Las bicicletas no sólo cambian la fisonomía de las calles, haciéndolas más alegres, silenciosas y humanas. Las bicicletas también tienen el poder de cambiar a las personas. Convierten al tozudo en condescendiente, al perverso en comprensivo. Al triste le devuelve la alegría, al amargado la ilusión, al estresado le regala la calma. Hace paciente al inquieto, llevándole a disfrutar del momento presente.

La bicicleta pinta de color los paisajes urbanos, convierte los arbustos en árboles y las moles de granito en formas artísticas. Da percepción al olfato, acercando los olores a una respiración forzada por el ejercicio. Sintoniza las manos, el cuerpo y las piernas con la tierra.

Por todo ello no es de extrañar que el trayecto en bici al trabajo no parezca tal, sino un entretenimiento diario que me hace ver las cosas de forma muy distinta.  

Ese automovilista parece tener prisa. Puede que no sea así, pero quien sabe, quizás sí la tiene. Quizás ha tenido algún problema hoy con el coche, o ha encontrado más tráfico del habitual y va retrasado. Yo no tengo prisa, pues siempre tardo lo mismo ya que los atascos no me afectan, así que le cedo el paso, señalándole con la mano por dónde debe ir, un tanto alejado de mí, al adelantarme. Me supera despacio, sorprendido de que alguien en esta jungla ceda su espacio a cambio de nada. Me sonríe mientras me mira directamente a la cara, intentando escudriñar en mi rostro de donde sale esa amabilidad. Quisiera poder explicarle que viene del ejercicio sosegado, del movimiento de las piernas, de estar y sentirse vivo, pero no puedo explicarle todas esas cosas. Ir en coche es sinónimo de prisas y de incomunicación con la gente que te encuentras en el trayecto.

Siempre encuentro sitio para aparcar en la puerta del trabajo.
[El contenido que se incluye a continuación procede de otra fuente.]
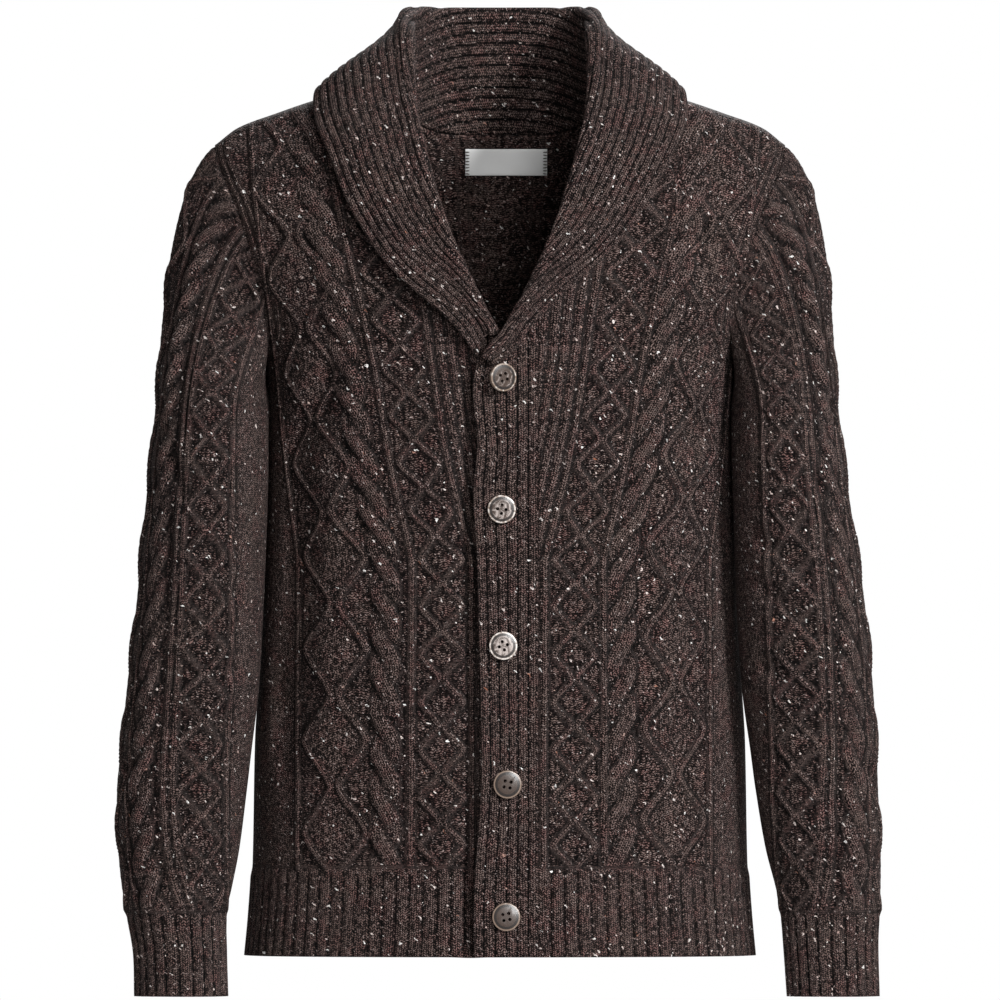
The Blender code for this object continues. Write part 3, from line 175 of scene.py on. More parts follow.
def towards(vectors, way):
    """The same lines, turned round where they look away from this way."""
    return vectors * np.where(dot(vectors, way) < 0, -1.0, 1.0)


def run_along(points):
    """The length of a line of places, from its start to each of them."""
    return np.concatenate(([0.0], np.cumsum(np.linalg.norm(np.diff(points, axis=0), axis=1))))


# %% The body's tables
TORSO = table(
    "height half_width front_depth back_depth",
    (-672, 203.5, 122, 108), (-640, 200.5, 120, 107), (-600, 198, 119, 106), (-500, 196, 118, 105),
    (-458, 193.5, 118, 105), (-400, 190.5, 118, 105), (-300, 188, 120, 107),
    (-230, 187.5, 122, 110), (-197, 190, 122, 111), (-178, 196.8, 121, 112),
    (-160, 203.8, 120, 112), (-135, 212, 119, 112), (-100, 225, 118, 111), (-69, 235, 118, 110),
    (-45, 241, 118, 110), (-26, 244, 118, 110), (40, 246, 118, 110))
SHOULDER_LINE = table(
    "across height", (0, 31), (60, 29), (85, 24), (115, 20), (146, 12.5), (180, 1), (210, -10.5),
    (228, -24), (250, -38))
SHOULDER_TIP, NECK_POINT = 228.0, 86.0
SHOULDER_ROUND = {FRONT: (220.0, 1.9), BACK: (150.0, 2.0)}
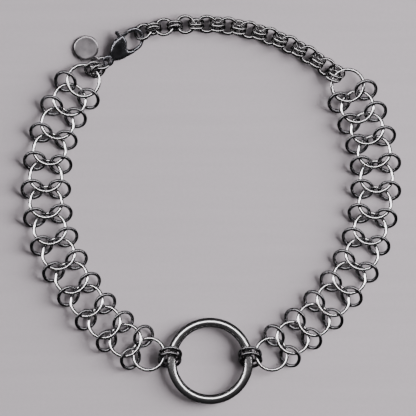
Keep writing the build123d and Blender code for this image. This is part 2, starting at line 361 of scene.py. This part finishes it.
NOT_RINGS = ("tag", "clasp_body", "clasp_lever")
RING_KINDS = {
    "centre_ring": ([CENTRE_RADIUS], CENTRE_WIRE, centre_steel),
    "extension_chain": ([SINGLE_RADIUS, PAIR_RADIUS, JOINING_RADIUS], CHAIN_WIRE, chain_steel),
    "end_link": ([SINGLE_RADIUS], CHAIN_WIRE, chain_steel),
    "clasp_link": ([JOINING_RADIUS], CHAIN_WIRE, chain_steel),
    "left_end_link_a": ([JOINING_RADIUS], CHAIN_WIRE, chain_steel),
    "left_end_link_b": ([JOINING_RADIUS], CHAIN_WIRE, chain_steel),
}


def ring_kind(node):
    """Radii, wire and steel of a node of rings."""
    if node in RING_KINDS:
        return RING_KINDS[node]
    # Edge rings and connectors take the copy of the steel painted darker as painted shade
    if "edge_links" in node:
        return [EDGE_RADIUS], STRAP_WIRE, shaded_edge_steel
    if "connector" in node:
        return [CONNECTOR_RADIUS], STRAP_WIRE, shaded_edge_steel
    return [STRAP_RADIUS], STRAP_WIRE, lit_strap_steel


for node, obj in frame["nodes"].items():
    if node in NOT_RINGS:
        continue
    radii, wire, material = ring_kind(node)
    places = [ring_frame(points) for points in loose_parts(obj)]
    if node == "centre_ring":
        mesh = ring_mesh(places, radii, wire, CENTRE_STEPS, CENTRE_SIDES, cut=False)
    else:
        mesh = ring_mesh(places, radii, wire, RING_STEPS, RING_SIDES)
    dress(node, mesh, material, "choker")


# Clasp
def cast_copy(node, voxel, smoothing):
    """The node's shape with cast, softly rounded edges."""
    source = bpy.data.objects.new("cast", frame["nodes"][node].data.copy())
    bpy.context.scene.collection.objects.link(source)
    remesh = source.modifiers.new("remesh", "REMESH")
    remesh.mode = "VOXEL"
    remesh.voxel_size = voxel
    remesh.use_smooth_shade = True
    smooth = source.modifiers.new("smooth", "SMOOTH")
    smooth.factor = 0.5
    smooth.iterations = smoothing
    depsgraph = bpy.context.evaluated_depsgraph_get()
    mesh = bpy.data.meshes.new_from_object(source.evaluated_get(depsgraph))
    bpy.data.objects.remove(source)
    mesh.materials.clear()
    shade_smooth(mesh)
    return mesh


def edge_distance(points, loop):
    """Distance of each flat point from a closed line."""
    best = np.full(len(points), np.inf)
    for a, b in zip(loop, loop[1:] + loop[:1]):
        a, b = np.array(a), np.array(b)
        t = np.clip((points - a) @ (b - a) / ((b - a) @ (b - a)), 0, 1)
        best = np.minimum(best, np.linalg.norm(points - a - t[:, None] * (b - a), axis=1))
    return best


def dome_faces(mesh):
    """Round the clasp body's flat faces down towards its outline and its bowl, but for the eye."""
    hinge = frame["joints"][0]
    up = -Vector(hinge["axis"]).normalized()
    heading = math.radians(CLASP_HEADING)
    along = Vector((math.cos(heading), math.sin(heading), 0))
    across = up.cross(along)
    pivot = Vector(hinge["pos_m"])
    origin = pivot - along * (PIVOT_SHARES[0] * CLASP_LENGTH) - across * (PIVOT_SHARES[1] * CLASP_WIDTH)
    co = np.empty(len(mesh.vertices) * 3)
    mesh.vertices.foreach_get("co", co)
    axes = np.array([along, across, up])
    local = (co.reshape(-1, 3) - np.array(origin)) @ axes.T
    rims = [[(u * CLASP_LENGTH, v * CLASP_WIDTH) for u, v in line] for line in (CLASP_OUTLINE, CLASP_BOWL)]
    depth = np.minimum(edge_distance(local[:, :2], rims[0]), edge_distance(local[:, :2], rims[1]))
    share = np.clip(depth / DOME_REACH, 0, 1)
    dome = DOME_RIM_SHARE + (1 - DOME_RIM_SHARE) * np.sqrt(1 - (1 - share) ** 2)
    height = np.abs(local[:, 2])
    inside = np.minimum(height, LEVER_SLOT_HALF)
    outside = np.maximum(height - LEVER_SLOT_HALF, 0)
    blade = local[:, 0] > EYE_END
    local[blade, 2] = (np.sign(local[:, 2]) * (inside + outside * dome))[blade]
    co = local @ axes + np.array(origin)
    mesh.vertices.foreach_set("co", co.ravel())
    mesh.update()


body_mesh = cast_copy("clasp_body", BODY_VOXEL, BODY_SMOOTHING)
dome_faces(body_mesh)
dress("clasp_body", body_mesh, clasp_steel, "choker")
lever_mesh = cast_copy("clasp_lever", LEVER_VOXEL, LEVER_SMOOTHING)
dress("clasp_lever", lever_mesh, clasp_steel, "lever")


# Tag
def tag_mesh():
    """The disc, turned from its profile, with its lug."""
    profile = TAG_PROFILE + [(r, -h) for r, h in TAG_PROFILE[-2::-1]]
    side = TAG_UP.orthogonal().normalized()
    other = TAG_UP.cross(side)
    verts = [TAG_CENTRE + TAG_UP * profile[0][1] * MM]
    for r, h in profile[1:-1]:
        for i in range(TAG_STEPS):
            a = 2 * math.pi * i / TAG_STEPS
            out = side * math.cos(a) + other * math.sin(a)
            verts.append(TAG_CENTRE + out * r * MM + TAG_UP * h * MM)
    verts.append(TAG_CENTRE + TAG_UP * profile[-1][1] * MM)
    last_row = 1 + (len(profile) - 3) * TAG_STEPS
    last = len(verts) - 1
    following = [(i + 1) % TAG_STEPS for i in range(TAG_STEPS)]
    faces = [(0, 1 + i, 1 + k) for i, k in enumerate(following)]
    for a in range(1, last_row, TAG_STEPS):
        b = a + TAG_STEPS
        faces += [(a + i, b + i, b + k, a + k) for i, k in enumerate(following)]
    faces += [(last_row + i, last, last_row + k) for i, k in enumerate(following)]
    lug_place = (LUG_CENTRE, LUG_AXIS, LUG_RADIUS + LUG_WIRE)
    lug = ring_mesh([lug_place], [LUG_RADIUS], LUG_WIRE, LUG_STEPS, LUG_SIDES, cut=False)
    base = len(verts)
    verts += [v.co.copy() for v in lug.vertices]
    faces += [tuple(base + i for i in p.vertices) for p in lug.polygons]
    mesh = bpy.data.meshes.new("tag")
    mesh.from_pydata(verts, [], faces)
    shade_smooth(mesh)
    mesh.update()
    bpy.data.meshes.remove(lug)
    return mesh


dress("tag", tag_mesh(), tag_steel, "choker")

# Floor
corners = [(-FLOOR_HALF, -FLOOR_HALF, 0), (FLOOR_HALF, -FLOOR_HALF, 0),
           (FLOOR_HALF, FLOOR_HALF, 0), (-FLOOR_HALF, FLOOR_HALF, 0)]
floor_mesh = bpy.data.meshes.new("floor")
floor_mesh.from_pydata(corners, [], [(0, 1, 2, 3)])
floor_mesh.materials.append(paper())
floor = bpy.data.objects.new("floor", floor_mesh)
bpy.context.scene.collection.objects.link(floor)
floor.location.z = -FLOOR_DROP
floor.visible_glossy = False


# Light
def area_lamp(name, place, width, length, power):
    """A soft lamp that points at the origin and isn't reflected."""
    data = bpy.data.lights.new(name, "AREA")
    data.shape = "RECTANGLE"
    data.size = width
    data.size_y = length
    data.energy = power
    lamp = bpy.data.objects.new(name, data)
    bpy.context.scene.collection.objects.link(lamp)
    lamp.location = place
    lamp.rotation_euler = (-Vector(place)).to_track_quat("-Z", "Y").to_euler()
    lamp.visible_glossy = False


def studio_sky():
    """A dim sky with a long lamp from left to right, and pale where the camera itself sees it."""
    world = bpy.data.worlds.new("studio")
    bpy.context.scene.world = world
    world.use_nodes = True
    tree = world.node_tree
    background = tree.nodes["Background"]
    direction = tree.nodes.new("ShaderNodeTexCoord").outputs["Generated"]
    split = tree.nodes.new("ShaderNodeSeparateXYZ")
    tree.links.new(direction, split.inputs["Vector"])
    lean = add_math(tree, "ARCTAN2", split.outputs["Y"], split.outputs["Z"])
    offset = add_math(tree, "ABSOLUTE", add_math(tree, "SUBTRACT", lean, math.radians(LAMP_LEAN)), 0.0)
    lamp = tree.nodes.new("ShaderNodeMapRange")
    lamp.interpolation_type = "SMOOTHSTEP"
    lamp.inputs["From Min"].default_value = math.radians(LAMP_HALF + LAMP_EDGE)
    lamp.inputs["From Max"].default_value = math.radians(LAMP_HALF)
    lamp.inputs["To Min"].default_value = 0.0
    lamp.inputs["To Max"].default_value = LAMP_STRENGTH
    tree.links.new(offset, lamp.inputs["Value"])
    dim = spread(tree, split.outputs["Z"], SKY_LOW, SKY_HIGH, 0.0, 1.0)
    seen = tree.nodes.new("ShaderNodeLightPath").outputs["Is Camera Ray"]
    pale = add_math(tree, "MULTIPLY", seen, STUDIO_TONE)
    glow = add_math(tree, "ADD", lamp.outputs["Result"], dim)
    tree.links.new(add_math(tree, "ADD", glow, pale), background.inputs["Strength"])
    background.inputs["Color"].default_value = SKY_COLOR
    world.cycles_visibility.diffuse = False


for name, settings in LAMPS.items():
    area_lamp(name, *settings)
studio_sky()

# Camera
camera_data = bpy.data.cameras.new("camera")
camera_data.type = "ORTHO"
camera_data.ortho_scale = VIEW_WIDTH
camera_data.clip_start, camera_data.clip_end = CAMERA_RANGE
camera = bpy.data.objects.new("camera", camera_data)
bpy.context.scene.collection.objects.link(camera)
camera.location = (*VIEW_CENTRE, CAMERA_HEIGHT)
camera.rotation_euler = (0, 0, 0)
bpy.context.scene.camera = camera
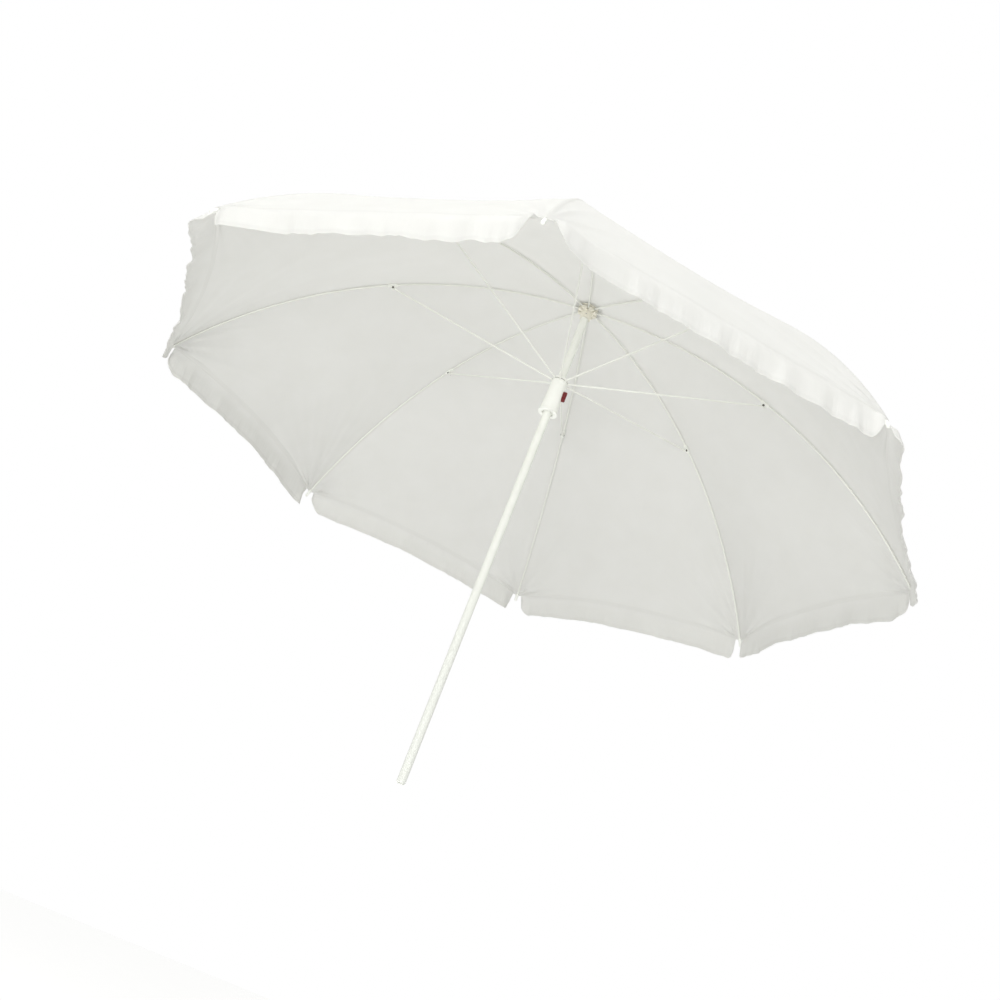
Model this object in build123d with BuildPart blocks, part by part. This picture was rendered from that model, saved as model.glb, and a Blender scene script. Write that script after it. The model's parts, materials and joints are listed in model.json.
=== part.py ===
"""Head of an eight-rib garden parasol: upper pole, crown, runner, ribs, stretchers and canopy.

Millimetres. The origin is the centre of the pole's open lower end and +Z runs up the pole.
The parasol stands open. Rib 1 lies along +X, and the others follow anticlockwise from above.
The crown pivot, saddle pivot and runner pivot of each rib make an isosceles triangle, so that
the runner slides along the pole as the ribs fold.
"""

import math
import os

from build123d import *

os.makedirs("parts", exist_ok=True)

# Overall sizes
RIB_COUNT = 8
RIB_LENGTH = 1000.0  # along the rib's curve, from its crown pivot to its tip
RIB_BOW_R = 1060.0  # the rib's curve, level at the crown
CROWN_HEIGHT = 1175.0  # crown pivots above the pole's foot
SADDLE_ALONG = 453.0  # along the rib, from the crown pivot to the saddle
VALANCE_HEIGHT = 58.0

# Wires, pivots and eyes
PIVOT_R = 18.0  # pivot rings of the crown and of the runner
RING_WIRE_R = 1.0
RIB_WIRE_R = 2.0
STRETCHER_WIRE_R = 2.0
EYE_WALL = 1.5
EYE_THICK = 3.6
RIVET_R = 1.5
RIVET_HEAD_R = 2.7
RIVET_HEAD_THICK = 0.9

# Pole
POLE_R = 9.5
POLE_WALL = 1.5
SOCKET_R = 8.5  # bore for a lower pole section
SOCKET_DEPTH = 120.0
SOCKET_STOP_THICK = 12.0
CROWN_PIN_R = 1.5

# Crown and top cap
CROWN_LIP = 5.0  # rim past its pivot ring
CROWN_ABOVE = 6.0  # top face above the pivots
CROWN_BELOW = 8.0  # rim below the pivots
CROWN_SLEEVE_R = 12.8
CROWN_SLEEVE_LENGTH = 17.0
CROWN_CHAMFER = 1.0
CAP_R = 34.0
CAP_RIM = 2.0
CAP_DOME = 9.0
CAP_SLOPE = 0.45  # how steeply the dome leaves its rim
CAP_SPIGOT = 20.0
FINIAL_R = 6.5
FINIAL_RISE = 3.25  # its centre above the dome

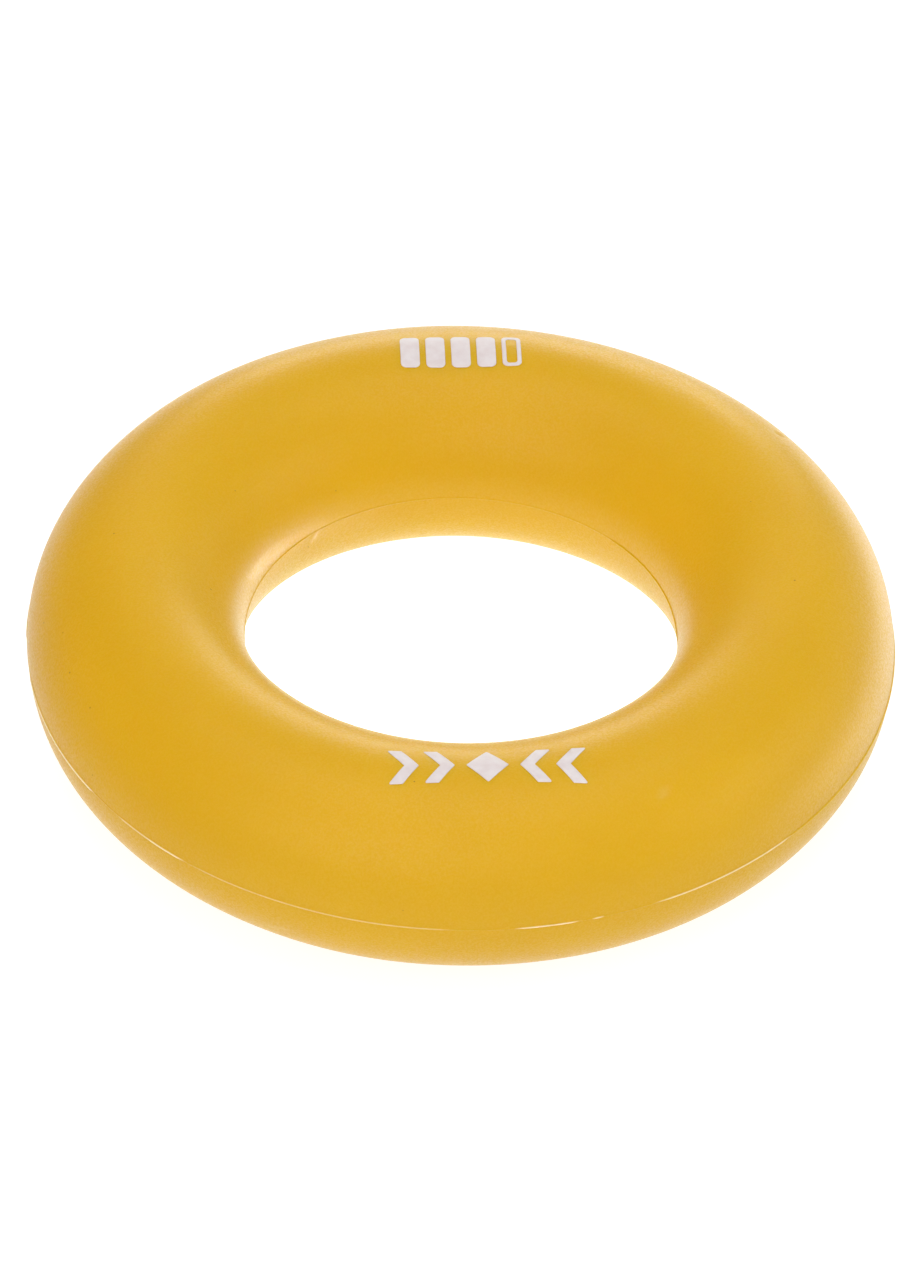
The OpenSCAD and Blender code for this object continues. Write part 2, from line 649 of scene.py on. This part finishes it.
def floor():
    """A pale table that glows, most in the ring's hole and least far to the left."""
    half = 3.0
    corners = [(-half, -half, 0), (half, -half, 0), (half, half, 0), (-half, half, 0)]
    mesh = bpy.data.meshes.new("floor")
    mesh.from_pydata(corners, [], [(0, 1, 2, 3)])
    shader = Shader("floor")
    shader.set(Base_Color=(0.35, 0.35, 0.35, 1), Roughness=0.9, Specular_IOR_Level=0.0)
    across, reach = shader.across_and_reach()
    outside = shader.ramp(across, LEFT_GLOW_UNTIL, RIGHT_GLOW_FROM, LEFT_GLOW, RIGHT_GLOW)
    beyond = shader.ramp(reach, 0.8 * PITCH_RADIUS, PITCH_RADIUS, 0, 1)
    shader.feed(shader.mix(beyond, HOLE_GLOW, outside), "Emission Strength")
    shader.feed(shader.blend(beyond, (0.95, 1.07, 1.0, 1), (1, 1, 1, 1)), "Emission Color")
    mesh.materials.append(shader.material)
    piece = bpy.data.objects.new("floor", mesh)
    bpy.context.scene.collection.objects.link(piece)


@dataclass
class Softbox:
    """A light a metre away that faces the ring.

    Its azimuth is 0 behind the ring and 90 to the right, in degrees. Its glow is its radiance.
    """

    name: str
    azimuth: float
    elevation: float
    width: float
    height: float
    glow: float
    colour: tuple = (1, 1, 1)


SOFTBOXES = [
    Softbox("back", 6, 11, 0.55, 0.35, 5.0, (0.98, 1.0, 0.92)),
    Softbox("back_left", -62, 18, 0.5, 0.4, 2.1, (1.0, 0.53, 0.10)),
    Softbox("back_right", 50, 15, 0.5, 0.5, 0.9),
    Softbox("right", 100, 25, 0.8, 0.5, 2.1, (1.0, 0.99, 0.95)),
    Softbox("left", -100, 25, 0.8, 0.5, 0.1),
    Softbox("front_left", -145, 35, 0.7, 0.8, 2.1, (1.0, 0.95, 0.9)),
    Softbox("front", 180, 35, 0.7, 0.8, 1.45, (1.0, 1.0, 0.92)),
    Softbox("top", 0, 88, 0.9, 0.9, 2.5, (0.99, 0.98, 0.91)),
]


@dataclass
class Card:
    """A lit card close to the ring, which gleams on the rubber and doesn't light it.

    Its middle and its size are in millimetres, its glow is its radiance, and its light spreads over an
    angle in degrees.
    """

    name: str
    middle: tuple
    width: float
    depth: float
    facing: tuple
    glow: float
    spread: float


CARDS = [
    Card("right_card", (80, 30, 1), 60, 130, (0, 0, 1), 1.7, 180),
    Card("back_card", (0, 85, 1), 120, 80, (0, 0, 1), 0.2, 180),
    Card("hole_card", (-1, 15, 1), 9, 3.5, (-0.66, -0.40, 0.5), 4.0, 90),
    Card("hole_floor_card", (-3, 2, 0.6), 28, 28, (0, 0, 1), 0.45, 180),
]


def area_light(name, middle, facing, width, height, glow, colour=(1, 1, 1)):
    """A rectangle of light that the camera doesn't see."""
    data = bpy.data.lights.new(name, "AREA")
    data.shape = "RECTANGLE"
    data.size, data.size_y = width, height
    data.energy = glow * math.pi * width * height
    data.color = colour
    light = bpy.data.objects.new(name, data)
    light.location = middle
    light.rotation_mode = "QUATERNION"
    light.rotation_quaternion = (-facing).to_track_quat("Z", "Y")
    light.visible_camera = False
    bpy.context.scene.collection.objects.link(light)
    return light


def studio():
    """Softboxes round the ring and cards beside it, in a dim white room."""
    for box in SOFTBOXES:
        azimuth, elevation = math.radians(box.azimuth), math.radians(box.elevation)
        away = Vector((
            math.sin(azimuth) * math.cos(elevation),
            math.cos(azimuth) * math.cos(elevation),
            math.sin(elevation),
        ))
        area_light(box.name, CENTRE + away, -away, box.width, box.height, box.glow, box.colour)
    for card in CARDS:
        middle, facing = Vector(card.middle) * MM, Vector(card.facing)
        light = area_light(card.name, middle, facing, card.width * MM, card.depth * MM, card.glow)
        light.data.spread = math.radians(card.spread)
        light.visible_diffuse = False
    world = bpy.data.worlds.new("white_room")
    world.use_nodes = True
    background = world.node_tree.nodes["Background"]
    background.inputs["Color"].default_value = (1, 1, 1, 1)
    background.inputs["Strength"].default_value = 0.15
    bpy.context.scene.world = world
    bpy.context.scene.view_settings.view_transform = "Standard"


camera()
floor()
studio()
ring_body(silicone())
white_ink = ink()
resistance_scale(white_ink)
squeeze_mark(white_ink)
Es lo que tiene la bicicleta, que es tan pequeña, tan diáfana, tan delgada y tan adaptable al entorno.

Me miro en el cristal de la puerta de entrada al edificio, todo el mundo lo hace para ver la cara con la que entra al trabajo: Estoy sonriendo. No hay un motivo aparente, pero estoy sonriendo. Miro a mi alrededor, a la gente que entra al tiempo que yo, con la tarjeta identificativa en la mano, dispuestos a fichar en los tornos de entrada. Pero nadie sonríe. Me obligo a ponerme un poco más serio, porque me van a mirar raro. Sin embargo, la alegría la llevo dentro, está residente en mi mente, en mi cuerpo, en mi actitud.

Subiendo las escaleras me encuentro un compañero y le pregunto que tal está. “De lunes”, me contesta con cara de resignación, anteponiendo que el día será malo, que un lunes es un castigo. “Deberías venir en bici al trabajo”, le suelto mientras abandono las escaleras y me quedo en mi planta, con la sonrisa puesta y dispuesto a afrontar un maravilloso día de sábado, perdón, de lunes.